Task to carry out
Copy out the line that contains "trim = edge_trim()", the line that contains "if empty is", and every line between them, exactly, and nothing else.

Records for this task
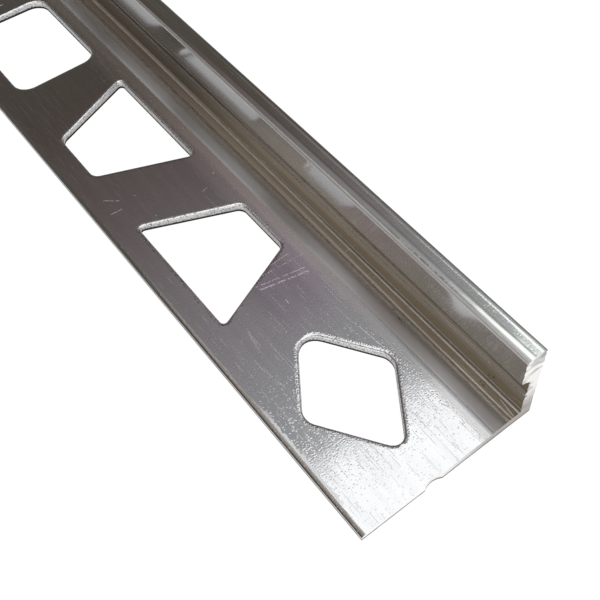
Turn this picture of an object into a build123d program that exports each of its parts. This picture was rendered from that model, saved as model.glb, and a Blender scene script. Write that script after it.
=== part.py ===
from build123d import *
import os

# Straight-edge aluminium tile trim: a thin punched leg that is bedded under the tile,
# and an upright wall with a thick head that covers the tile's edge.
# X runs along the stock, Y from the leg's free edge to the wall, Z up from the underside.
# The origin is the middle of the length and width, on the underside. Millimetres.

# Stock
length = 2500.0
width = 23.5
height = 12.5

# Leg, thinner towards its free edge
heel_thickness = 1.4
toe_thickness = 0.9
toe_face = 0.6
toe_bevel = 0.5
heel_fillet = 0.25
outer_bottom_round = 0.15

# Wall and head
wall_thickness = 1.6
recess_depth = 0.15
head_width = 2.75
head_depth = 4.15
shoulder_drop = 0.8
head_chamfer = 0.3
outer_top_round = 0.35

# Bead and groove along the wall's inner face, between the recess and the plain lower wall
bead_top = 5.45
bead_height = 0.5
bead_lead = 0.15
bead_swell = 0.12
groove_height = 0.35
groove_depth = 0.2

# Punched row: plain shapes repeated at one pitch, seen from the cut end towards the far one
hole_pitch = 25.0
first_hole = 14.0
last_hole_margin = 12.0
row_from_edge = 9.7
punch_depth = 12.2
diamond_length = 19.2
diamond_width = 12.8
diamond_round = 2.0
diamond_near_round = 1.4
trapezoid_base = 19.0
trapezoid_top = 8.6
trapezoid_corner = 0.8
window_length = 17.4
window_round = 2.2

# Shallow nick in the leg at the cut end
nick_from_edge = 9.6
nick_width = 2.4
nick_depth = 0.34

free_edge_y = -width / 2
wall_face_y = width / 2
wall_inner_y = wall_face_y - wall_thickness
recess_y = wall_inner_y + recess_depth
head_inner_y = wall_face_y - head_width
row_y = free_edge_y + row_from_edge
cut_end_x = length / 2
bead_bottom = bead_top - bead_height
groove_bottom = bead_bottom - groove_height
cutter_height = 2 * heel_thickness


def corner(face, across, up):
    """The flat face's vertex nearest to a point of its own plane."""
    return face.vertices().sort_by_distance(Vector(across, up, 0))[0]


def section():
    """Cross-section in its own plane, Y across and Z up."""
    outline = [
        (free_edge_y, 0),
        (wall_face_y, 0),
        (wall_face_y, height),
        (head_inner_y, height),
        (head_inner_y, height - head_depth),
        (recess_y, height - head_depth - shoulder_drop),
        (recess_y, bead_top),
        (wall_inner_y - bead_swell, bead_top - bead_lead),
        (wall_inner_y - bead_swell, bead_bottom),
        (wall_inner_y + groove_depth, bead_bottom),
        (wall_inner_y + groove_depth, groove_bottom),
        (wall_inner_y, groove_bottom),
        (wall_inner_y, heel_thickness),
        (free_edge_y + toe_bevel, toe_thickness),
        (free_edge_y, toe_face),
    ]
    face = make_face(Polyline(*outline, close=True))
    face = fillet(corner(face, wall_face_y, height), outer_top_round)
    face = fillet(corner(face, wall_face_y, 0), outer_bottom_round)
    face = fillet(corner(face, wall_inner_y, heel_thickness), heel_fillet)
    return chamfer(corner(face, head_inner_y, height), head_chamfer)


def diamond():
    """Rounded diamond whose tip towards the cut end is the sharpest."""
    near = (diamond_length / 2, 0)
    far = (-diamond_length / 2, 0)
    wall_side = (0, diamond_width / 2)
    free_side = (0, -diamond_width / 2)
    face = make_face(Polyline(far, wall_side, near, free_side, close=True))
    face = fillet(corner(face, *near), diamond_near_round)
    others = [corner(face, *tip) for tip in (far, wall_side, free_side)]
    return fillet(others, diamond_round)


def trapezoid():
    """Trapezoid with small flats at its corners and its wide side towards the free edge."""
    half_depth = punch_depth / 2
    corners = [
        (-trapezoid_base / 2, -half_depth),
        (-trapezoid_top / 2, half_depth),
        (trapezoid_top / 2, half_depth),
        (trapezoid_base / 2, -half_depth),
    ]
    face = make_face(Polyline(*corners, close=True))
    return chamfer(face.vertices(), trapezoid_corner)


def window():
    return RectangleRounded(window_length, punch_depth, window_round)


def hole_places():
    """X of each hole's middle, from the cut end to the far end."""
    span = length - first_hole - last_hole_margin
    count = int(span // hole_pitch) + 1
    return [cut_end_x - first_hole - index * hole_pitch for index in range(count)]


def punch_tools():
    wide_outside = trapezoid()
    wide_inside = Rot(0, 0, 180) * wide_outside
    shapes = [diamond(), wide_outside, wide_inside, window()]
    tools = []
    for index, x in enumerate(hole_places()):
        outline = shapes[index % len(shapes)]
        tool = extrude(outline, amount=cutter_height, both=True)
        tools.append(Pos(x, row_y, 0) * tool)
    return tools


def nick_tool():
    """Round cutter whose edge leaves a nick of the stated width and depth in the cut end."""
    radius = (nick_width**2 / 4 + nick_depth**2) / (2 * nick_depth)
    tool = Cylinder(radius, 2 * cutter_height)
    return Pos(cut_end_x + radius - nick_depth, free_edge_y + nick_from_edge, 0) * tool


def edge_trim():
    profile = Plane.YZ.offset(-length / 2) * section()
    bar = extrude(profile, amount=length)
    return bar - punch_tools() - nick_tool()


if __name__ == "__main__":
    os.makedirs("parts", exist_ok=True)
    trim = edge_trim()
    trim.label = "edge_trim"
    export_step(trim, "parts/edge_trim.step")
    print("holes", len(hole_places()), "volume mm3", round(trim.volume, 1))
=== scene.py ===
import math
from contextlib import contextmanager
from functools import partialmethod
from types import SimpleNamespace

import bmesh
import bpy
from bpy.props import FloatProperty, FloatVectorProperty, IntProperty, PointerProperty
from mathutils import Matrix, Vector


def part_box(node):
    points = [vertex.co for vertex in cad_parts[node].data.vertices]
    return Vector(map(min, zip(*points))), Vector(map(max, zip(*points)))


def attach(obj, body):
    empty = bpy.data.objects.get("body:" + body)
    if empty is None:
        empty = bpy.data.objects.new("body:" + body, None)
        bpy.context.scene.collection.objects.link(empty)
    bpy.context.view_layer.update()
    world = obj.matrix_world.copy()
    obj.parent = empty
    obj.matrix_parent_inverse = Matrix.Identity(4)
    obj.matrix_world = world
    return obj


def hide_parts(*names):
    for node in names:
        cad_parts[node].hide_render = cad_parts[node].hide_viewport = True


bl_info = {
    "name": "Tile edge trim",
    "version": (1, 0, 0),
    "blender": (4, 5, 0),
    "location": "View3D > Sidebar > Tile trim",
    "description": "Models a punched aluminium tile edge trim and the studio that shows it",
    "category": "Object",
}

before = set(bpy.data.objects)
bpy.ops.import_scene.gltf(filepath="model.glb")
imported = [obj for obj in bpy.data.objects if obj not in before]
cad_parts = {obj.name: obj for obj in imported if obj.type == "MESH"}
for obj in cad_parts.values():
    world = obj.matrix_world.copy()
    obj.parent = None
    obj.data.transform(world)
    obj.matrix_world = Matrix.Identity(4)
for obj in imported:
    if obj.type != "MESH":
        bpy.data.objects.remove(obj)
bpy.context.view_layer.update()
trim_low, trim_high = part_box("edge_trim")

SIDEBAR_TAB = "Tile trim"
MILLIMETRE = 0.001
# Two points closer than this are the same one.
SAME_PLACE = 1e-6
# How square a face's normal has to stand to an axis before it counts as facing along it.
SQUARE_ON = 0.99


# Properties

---

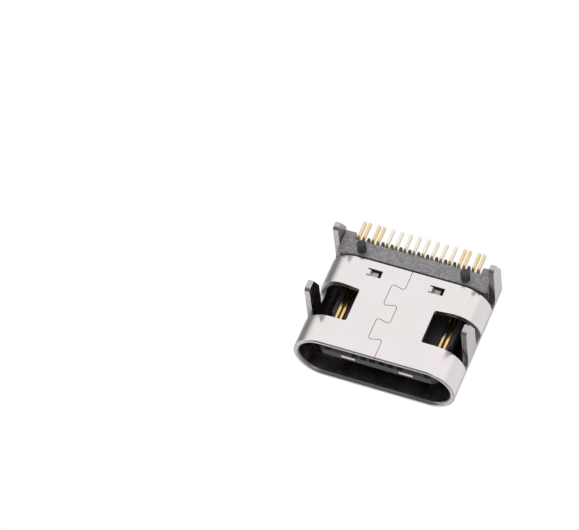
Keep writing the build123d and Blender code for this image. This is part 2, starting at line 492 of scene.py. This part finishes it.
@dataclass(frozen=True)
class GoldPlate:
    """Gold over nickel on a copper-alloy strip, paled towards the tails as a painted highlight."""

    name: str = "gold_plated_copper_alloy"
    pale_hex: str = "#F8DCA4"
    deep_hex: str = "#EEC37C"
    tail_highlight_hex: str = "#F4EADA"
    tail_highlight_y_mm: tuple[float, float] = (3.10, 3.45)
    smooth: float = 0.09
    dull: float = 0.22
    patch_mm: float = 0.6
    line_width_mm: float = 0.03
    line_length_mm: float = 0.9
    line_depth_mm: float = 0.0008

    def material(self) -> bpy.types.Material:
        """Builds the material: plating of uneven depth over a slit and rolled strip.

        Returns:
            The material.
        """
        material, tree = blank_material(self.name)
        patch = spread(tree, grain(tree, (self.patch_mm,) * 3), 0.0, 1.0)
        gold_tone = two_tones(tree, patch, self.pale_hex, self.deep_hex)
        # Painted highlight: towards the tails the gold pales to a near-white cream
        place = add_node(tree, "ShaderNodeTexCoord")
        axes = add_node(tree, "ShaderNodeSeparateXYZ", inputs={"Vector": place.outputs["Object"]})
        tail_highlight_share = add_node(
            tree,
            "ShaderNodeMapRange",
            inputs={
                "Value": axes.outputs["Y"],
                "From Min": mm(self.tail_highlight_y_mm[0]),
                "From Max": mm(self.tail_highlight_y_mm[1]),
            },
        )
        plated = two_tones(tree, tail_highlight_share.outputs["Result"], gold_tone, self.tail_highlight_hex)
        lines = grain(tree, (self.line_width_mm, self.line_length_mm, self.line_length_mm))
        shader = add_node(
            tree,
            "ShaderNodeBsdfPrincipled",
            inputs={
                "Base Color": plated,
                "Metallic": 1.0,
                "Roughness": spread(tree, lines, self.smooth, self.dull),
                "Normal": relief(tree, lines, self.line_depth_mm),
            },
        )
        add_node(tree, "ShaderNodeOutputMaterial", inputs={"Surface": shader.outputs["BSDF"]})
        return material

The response
    trim = edge_trim()
    trim.label = "edge_trim"
    export_step(trim, "parts/edge_trim.step")
    print("holes", len(hole_places()), "volume mm3", round(trim.volume, 1))
=== scene.py ===
import math
from contextlib import contextmanager
from functools import partialmethod
from types import SimpleNamespace

import bmesh
import bpy
from bpy.props import FloatProperty, FloatVectorProperty, IntProperty, PointerProperty
from mathutils import Matrix, Vector


def part_box(node):
    points = [vertex.co for vertex in cad_parts[node].data.vertices]
    return Vector(map(min, zip(*points))), Vector(map(max, zip(*points)))


def attach(obj, body):
    empty = bpy.data.objects.get("body:" + body)
    if empty is None:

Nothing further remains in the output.